LC/LC – autoritratto del nuovo millennio
Edipo Massi
Non è escluso che il titolo di questa scheggia gemma di Carax si riferisca – col misto di furia ironia e rigore che gli è proprio – anche al fatto che è stata pensata per una mostra al Pompidou di Parigi (“il film doveva essere visto una volta, sparire”), e dunque è legittima la sorpresa (il sollievo?) di vederla trasformata in un “film-film” (sempre secondo le parole di Carax) solo grazie al grande schermo e alla situazione-sala-cinematografica di Cannes (non a caso ripetiamo le parole usate per Tsai Ming-liang). “Merda, la gente lo sta vedendo”. Lo vede, e cita Godard. Più che le Histoire(s), il riferimento corretto sembra JLG/JLG – autoportrait de décembre. LC/LC ha forse in mente il capolavoro di Godard soprattutto nel metodo, che non riguarda solo lo scavo e la risalita di film amati o sopiti nell’inconscio, ma l’idea di immagini (spesso solo un’inquadratura) che si cercano e si avvicinano l’un l’altra in modo da determinare, anzi proprio permettere di imparare il montaggio e di “mostrare qualcosa sul movimento” (e – qui davvero godardiano – di dire qualcosa di politico, Gaza compresa). Situazione primaria, affine alle origini (sempre anelate da Carax), che a sua volta ha il volto ovale dell’auto-ritratto (e questo avvicina Carax a Kitano, come si vede in questo numero).
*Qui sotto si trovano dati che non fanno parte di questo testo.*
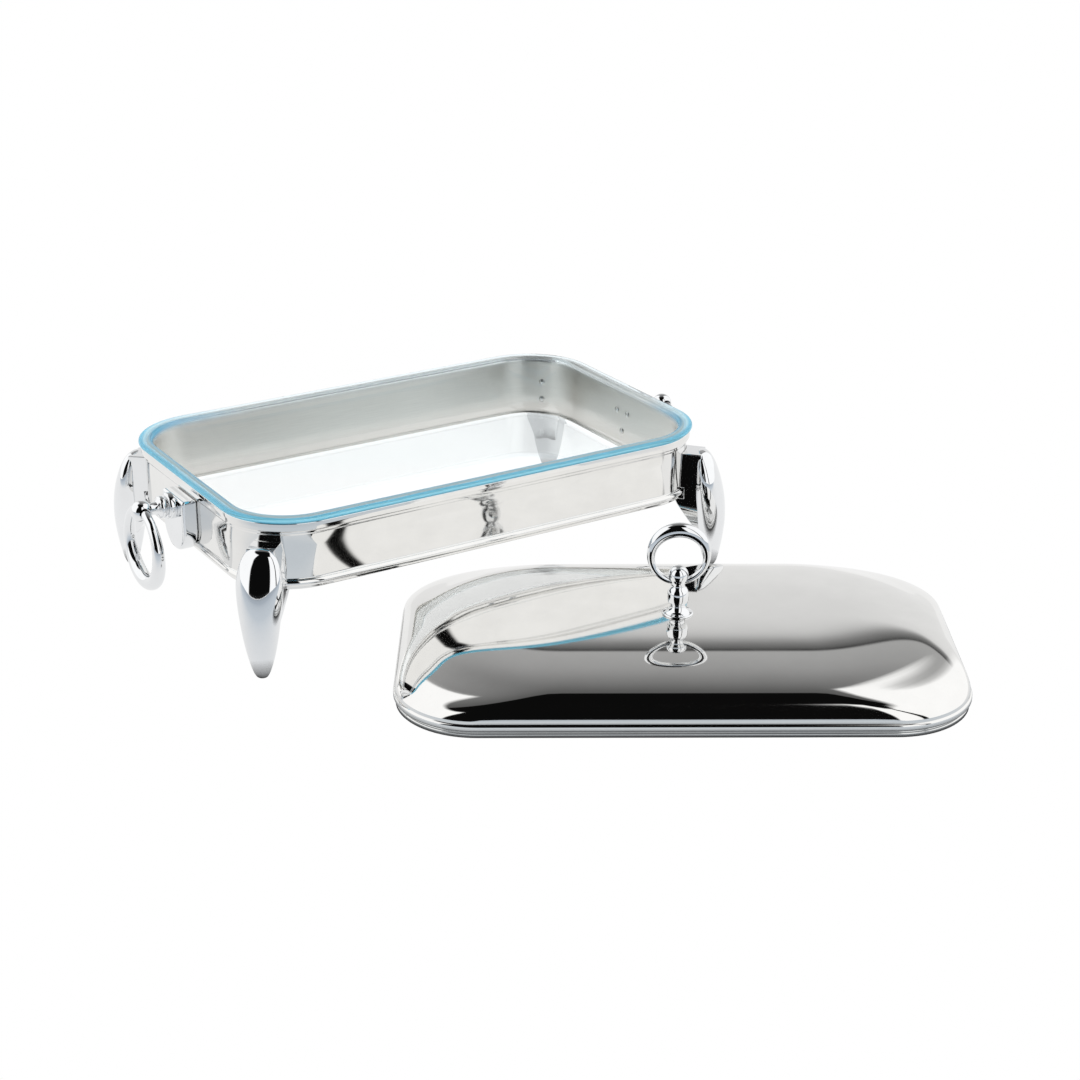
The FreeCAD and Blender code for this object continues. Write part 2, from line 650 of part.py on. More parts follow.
node(cut("band_drilled", make_band(), fuse("band_drills", band_drills)), "frame_band")
node(make_dish(), "glass_dish")
lid = make_lid()
place_lid(lid)
node(lid, "lid_shell")
for label, piece in make_knob().items():
    holder = doc.addObject("Part::Compound", label + "_placed")
    holder.Links = [piece]
    place_lid(holder)
    node(holder, label)
doc.recompute()

for item in doc.Objects:
    if "Invalid" in item.State or "Error" in item.State:
        raise ValueError(f"{item.Name} ({item.Label}) failed: {item.State}")
for item in NODES:
    if item.Shape.isNull() or not item.Shape.isValid() or not item.Shape.Solids:
        raise ValueError(f"{item.Label} is not a valid solid")
os.makedirs("parts", exist_ok=True)
for item in NODES:
    item.Shape.exportStep(f"parts/{item.Label}.step")
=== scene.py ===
import math

import bmesh
import bpy
from mathutils import Matrix, Vector


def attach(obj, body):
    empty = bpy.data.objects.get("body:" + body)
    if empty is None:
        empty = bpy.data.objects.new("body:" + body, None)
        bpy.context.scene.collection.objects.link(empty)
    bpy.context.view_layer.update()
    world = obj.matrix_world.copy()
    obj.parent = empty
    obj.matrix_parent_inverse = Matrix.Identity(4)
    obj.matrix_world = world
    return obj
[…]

Più che una forma narrativa, Carax sperimenta così una sessione musicale ‘jazzata’ dove scrivere e montare improvvisano una melodia che va oltre le riprese o il set (di cui si potrà fare quasi completamente a meno, a parte ciò che riguarda il proprio corpo, l’auto-ritratto, peraltro filmato da Caroline Champetier, a cui vanno aggiunti dei frammenti definibili come home-movies dove Carax film sua figlia sul… Pont Neuf). Per cui è abbastanza facile riferirsi al film-saggio, che però sarebbe una deviazione rispetto al film-film in cui finalmente Carax si ritrova. D’altra parte, alla domanda-commissione del Pompidou – dove sei, Leos Carax? – la risposta è subito data all’inizio di questi bellissimi quarantuno minuti: “Non lo so”.